I have to walk past this monstrosity to get to Saint Philips Cathedral in  the center of town.  I haven’t been able to ascertain the name of the building yet.  I’m not sure anyone would want to own up to it; it’s probably shared by a number of smallish financial services companies.  What you can’t tell from my pictures is that it sits next to an eight-lane motorway.  The image here is taken from an almost unbelievably bleak footbridge above said motorway.  A face-on view can be seen here.

What I am going to do with this series is avoid noting Birmingham’s obvious and controversial Brutalist structures, and instead point to the designs that somehow sneaked through without anyone really noticing yet nevertheless have a largely detrimental effect on the life of the average citizen,  the buildings that are so bad that we just try and ignore their existence.  I’ll try and get more details about this first one too.
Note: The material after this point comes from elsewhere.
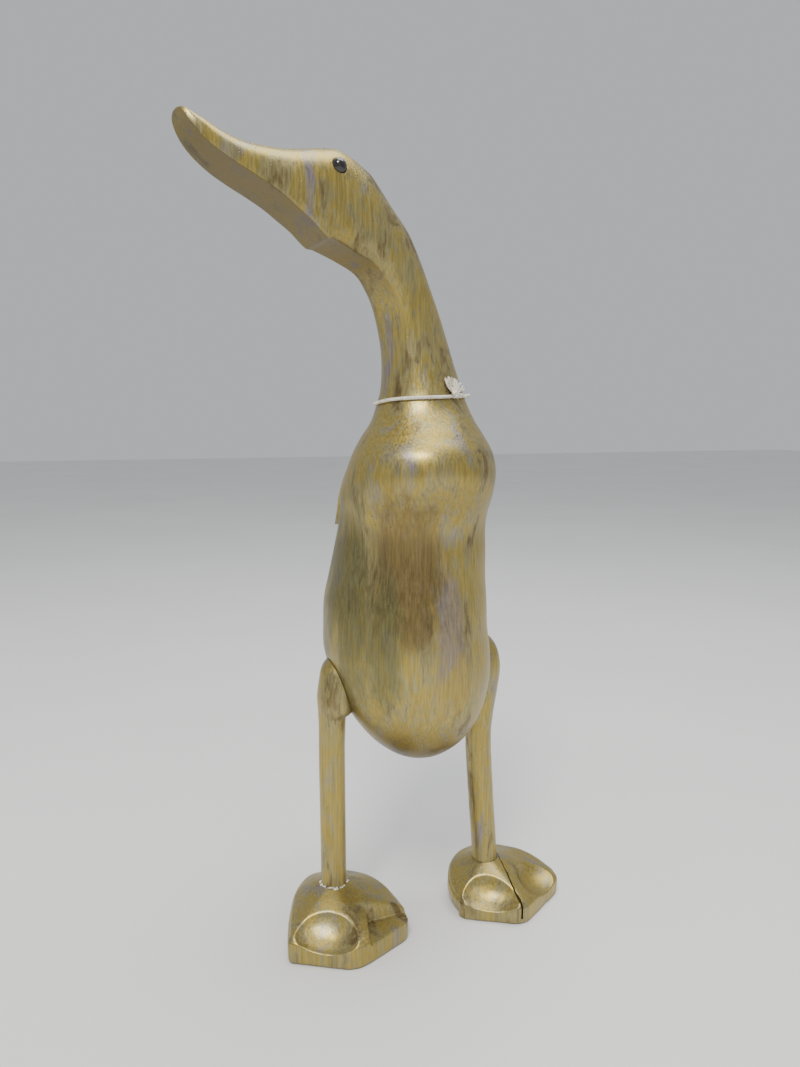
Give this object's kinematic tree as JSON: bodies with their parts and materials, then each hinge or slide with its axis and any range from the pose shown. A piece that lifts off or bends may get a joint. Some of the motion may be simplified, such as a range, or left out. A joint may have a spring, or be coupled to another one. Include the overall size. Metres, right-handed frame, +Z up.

Shahzia Sikander, in collaboration with The Fabric Workshop and Museum, The Illustrated Page Series #1, 2005-6. Work on paper (gouache hand painting, gold leaf, and silkscreen pigment). 80x66 inches (framed).

Whilst looking looking through previous shows at Birmingham’s ikon gallery I happend upon the work of Shahzia Sikander.  Her work embodies many of the formal characteristics that currently interest me.  Sikander was schooled in miniature painting in Pakistan.

I recently found a book of Persian miniatures that had belonged to my Grandmother.  The works contained within share many qualities with those of Sikander (who is Pakistani in origin but lives in New York).  I can gaze at many of the pieces at length – they are just exquisite.  Persian Art was coveted and ripped-off by avant-garde artists in the early twentieth century.  Now the contemporary art market is a global one with dealers vying with one another to show the latest sensations from China, India, wherever.

What is significant about creating anything of this nature is that it’s so labor intensive.  Every minute detail of every surface has been highly worked.  The tradition originates from a time when it was some guy’s only job and purpose in life to create such things.  He wouldn’t have had a day job getting in the way.  This accounts for why watercolor landscapes are so popular with the amateur artist – they’re quick.

But I think also that it is this very sense of their having been labored upon that explains their appeal.  They are artifacts from an opulent and luxurious past that seems at odds with the Ikea world we inhabit today.

Lately I have had the desire to keep a blog again.  In part this is due to my having more time on my hands.  But also because of a change of heart about certain issues relating to artistic practices.  A lot of the worries I had about art have dissipated and I now see things more clearly.  My mission will be to write my responses to art as honestly as I can and cut through much of the bull shit that so often accompanies discussion about fine art.  I hope to write in an accessible manner and be fearlessly opinionated.

Although art critics are more  powerless now than they ever were historically, it seems to me that they are all the more important too in the face of an art market controlled by a super-rich elite.  Further. as I shall try to show, I think that the tide has turned.  I believe people are beginning to look again for transcendence in art.  There’s a return to valuing craftsmanship; people are looking for a more obvious sense of substance.  Was Richard Wright’s triumph at the Turner Prize really such a surprise?  Even Damian Hirst creator of ‘For the Love of God’ has started painting.  `In my view there is an appetite for the spectacular again and the dry and inaccessible conceptual stuff just seems underwhelming and passé.  Maybe it’s the economic conditions, or perhaps we’re collectively beginning to get over the gargantuan hangover from the party that was modernism.  Theses are some of the issues I would like to explore here.

From now on I intend to keep a record of all the exhibitions I visit.  Currently I am based in Birmingham and so for the mean time the focus will be here in the West-Midlands and perhaps the North West.  But I also hope to visit London as often as possible.  In the last couple of years I have started painting again myself and become interested in non-western art.  It was an great privilege living in London because  it allowed me to have the enormous revelation that some of the best art I have ever experienced is contemporary.    It feels good to be alive right now.